• Exercise task:
Exactly the lines from the start of the data through the line containing "crease: Edges sharper" should be output, with both ends kept and nothing added.

• Listed entries:
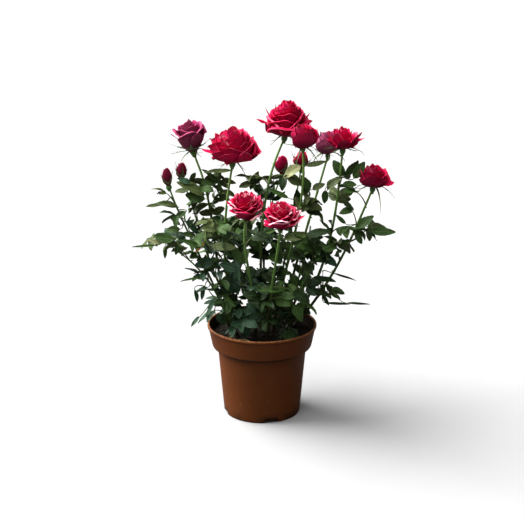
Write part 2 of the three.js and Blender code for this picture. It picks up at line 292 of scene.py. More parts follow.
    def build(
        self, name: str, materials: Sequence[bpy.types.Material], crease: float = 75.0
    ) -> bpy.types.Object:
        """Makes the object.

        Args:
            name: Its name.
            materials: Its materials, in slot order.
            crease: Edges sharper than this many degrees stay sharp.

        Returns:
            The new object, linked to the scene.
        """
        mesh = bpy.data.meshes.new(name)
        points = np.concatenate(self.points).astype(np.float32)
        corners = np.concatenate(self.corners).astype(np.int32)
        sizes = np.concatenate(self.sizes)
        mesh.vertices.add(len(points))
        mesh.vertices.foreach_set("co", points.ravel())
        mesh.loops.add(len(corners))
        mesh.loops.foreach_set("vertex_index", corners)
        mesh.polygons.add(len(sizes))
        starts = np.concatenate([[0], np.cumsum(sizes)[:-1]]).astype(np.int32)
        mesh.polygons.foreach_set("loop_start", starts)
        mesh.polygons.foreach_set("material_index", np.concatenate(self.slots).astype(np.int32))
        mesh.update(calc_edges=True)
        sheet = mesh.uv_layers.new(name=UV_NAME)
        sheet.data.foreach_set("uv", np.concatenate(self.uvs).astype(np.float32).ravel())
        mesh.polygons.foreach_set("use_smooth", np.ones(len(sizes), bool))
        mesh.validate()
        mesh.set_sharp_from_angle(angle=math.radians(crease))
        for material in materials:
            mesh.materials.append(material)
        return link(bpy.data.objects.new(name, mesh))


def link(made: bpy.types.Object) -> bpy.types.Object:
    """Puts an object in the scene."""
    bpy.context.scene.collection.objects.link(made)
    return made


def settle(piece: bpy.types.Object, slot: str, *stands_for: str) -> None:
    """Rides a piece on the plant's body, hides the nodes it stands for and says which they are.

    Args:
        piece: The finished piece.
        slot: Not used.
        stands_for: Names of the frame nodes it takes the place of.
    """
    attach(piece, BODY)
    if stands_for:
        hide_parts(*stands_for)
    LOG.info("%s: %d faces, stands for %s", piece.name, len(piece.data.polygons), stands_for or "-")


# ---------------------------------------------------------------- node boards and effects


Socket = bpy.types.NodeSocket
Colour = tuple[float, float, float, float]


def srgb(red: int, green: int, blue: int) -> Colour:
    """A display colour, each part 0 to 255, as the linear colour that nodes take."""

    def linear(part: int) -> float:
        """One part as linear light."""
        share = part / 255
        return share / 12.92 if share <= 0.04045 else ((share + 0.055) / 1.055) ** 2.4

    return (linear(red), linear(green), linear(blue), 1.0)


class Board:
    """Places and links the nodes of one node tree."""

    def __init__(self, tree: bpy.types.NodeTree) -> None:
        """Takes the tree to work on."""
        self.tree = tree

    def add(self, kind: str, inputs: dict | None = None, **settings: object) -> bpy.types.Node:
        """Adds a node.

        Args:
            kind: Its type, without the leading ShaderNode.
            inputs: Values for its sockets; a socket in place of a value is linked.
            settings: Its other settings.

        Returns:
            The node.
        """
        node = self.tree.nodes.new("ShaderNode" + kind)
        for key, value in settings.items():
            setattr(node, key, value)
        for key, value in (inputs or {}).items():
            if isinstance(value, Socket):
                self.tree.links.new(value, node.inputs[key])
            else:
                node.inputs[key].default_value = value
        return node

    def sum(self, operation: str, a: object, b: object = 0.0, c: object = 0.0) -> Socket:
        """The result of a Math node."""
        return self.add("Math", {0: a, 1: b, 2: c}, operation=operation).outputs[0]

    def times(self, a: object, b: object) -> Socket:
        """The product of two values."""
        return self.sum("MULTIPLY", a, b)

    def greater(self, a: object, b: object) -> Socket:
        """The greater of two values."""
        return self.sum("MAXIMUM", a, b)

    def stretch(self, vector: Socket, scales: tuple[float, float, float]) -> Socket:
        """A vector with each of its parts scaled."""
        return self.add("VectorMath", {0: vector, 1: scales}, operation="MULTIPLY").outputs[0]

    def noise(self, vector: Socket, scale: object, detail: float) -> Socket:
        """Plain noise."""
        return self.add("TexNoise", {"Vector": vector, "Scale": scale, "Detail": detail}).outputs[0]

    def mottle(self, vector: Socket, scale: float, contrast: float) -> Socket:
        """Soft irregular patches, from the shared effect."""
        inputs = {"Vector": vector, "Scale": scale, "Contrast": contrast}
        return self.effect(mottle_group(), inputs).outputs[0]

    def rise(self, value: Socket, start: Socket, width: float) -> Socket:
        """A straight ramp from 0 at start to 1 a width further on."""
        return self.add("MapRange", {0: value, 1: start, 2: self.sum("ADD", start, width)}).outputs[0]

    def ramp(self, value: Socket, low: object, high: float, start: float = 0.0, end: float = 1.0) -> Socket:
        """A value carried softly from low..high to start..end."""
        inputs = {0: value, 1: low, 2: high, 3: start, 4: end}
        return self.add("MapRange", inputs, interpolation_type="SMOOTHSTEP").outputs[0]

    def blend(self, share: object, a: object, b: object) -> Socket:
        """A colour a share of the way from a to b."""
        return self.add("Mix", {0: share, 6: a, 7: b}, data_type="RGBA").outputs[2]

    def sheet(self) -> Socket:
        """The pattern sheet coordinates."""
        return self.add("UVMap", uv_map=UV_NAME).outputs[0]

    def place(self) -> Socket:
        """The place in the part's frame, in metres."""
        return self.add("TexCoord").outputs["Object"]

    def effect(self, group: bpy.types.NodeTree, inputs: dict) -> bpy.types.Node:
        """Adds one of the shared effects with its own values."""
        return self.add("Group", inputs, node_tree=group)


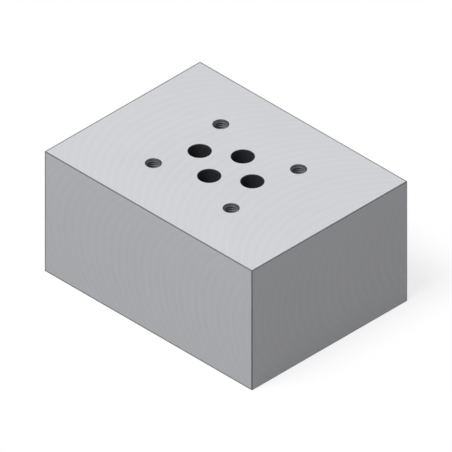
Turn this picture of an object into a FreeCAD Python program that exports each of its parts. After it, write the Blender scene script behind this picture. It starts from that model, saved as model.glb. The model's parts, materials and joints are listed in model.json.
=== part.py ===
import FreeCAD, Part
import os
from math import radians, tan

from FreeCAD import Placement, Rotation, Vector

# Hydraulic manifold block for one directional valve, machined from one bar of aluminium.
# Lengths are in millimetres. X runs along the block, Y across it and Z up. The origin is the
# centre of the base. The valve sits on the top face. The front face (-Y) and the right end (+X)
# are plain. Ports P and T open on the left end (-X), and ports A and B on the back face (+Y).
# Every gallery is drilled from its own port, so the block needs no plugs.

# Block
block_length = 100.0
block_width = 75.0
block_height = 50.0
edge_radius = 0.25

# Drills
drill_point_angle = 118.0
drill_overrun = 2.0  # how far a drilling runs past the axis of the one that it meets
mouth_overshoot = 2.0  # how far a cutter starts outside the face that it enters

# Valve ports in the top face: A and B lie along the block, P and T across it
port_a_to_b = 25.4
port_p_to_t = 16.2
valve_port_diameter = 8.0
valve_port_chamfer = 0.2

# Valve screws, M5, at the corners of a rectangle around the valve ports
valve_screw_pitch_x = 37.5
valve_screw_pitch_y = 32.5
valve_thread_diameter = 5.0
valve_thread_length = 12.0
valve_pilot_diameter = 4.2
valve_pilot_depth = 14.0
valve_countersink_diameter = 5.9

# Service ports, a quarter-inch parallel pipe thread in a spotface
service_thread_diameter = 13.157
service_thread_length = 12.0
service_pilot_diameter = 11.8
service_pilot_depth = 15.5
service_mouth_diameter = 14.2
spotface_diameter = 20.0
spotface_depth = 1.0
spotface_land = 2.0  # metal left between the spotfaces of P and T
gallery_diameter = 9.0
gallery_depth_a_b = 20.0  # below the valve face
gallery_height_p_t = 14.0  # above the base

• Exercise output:
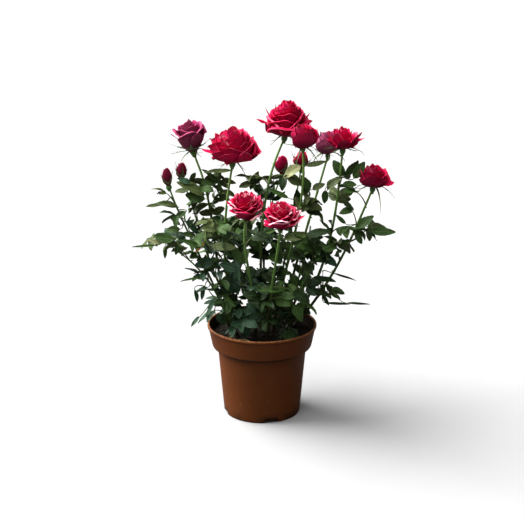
Write part 2 of the three.js and Blender code for this picture. It picks up at line 292 of scene.py. More parts follow.
    def build(
        self, name: str, materials: Sequence[bpy.types.Material], crease: float = 75.0
    ) -> bpy.types.Object:
        """Makes the object.

        Args:
            name: Its name.
            materials: Its materials, in slot order.
            crease: Edges sharper than this many degrees stay sharp.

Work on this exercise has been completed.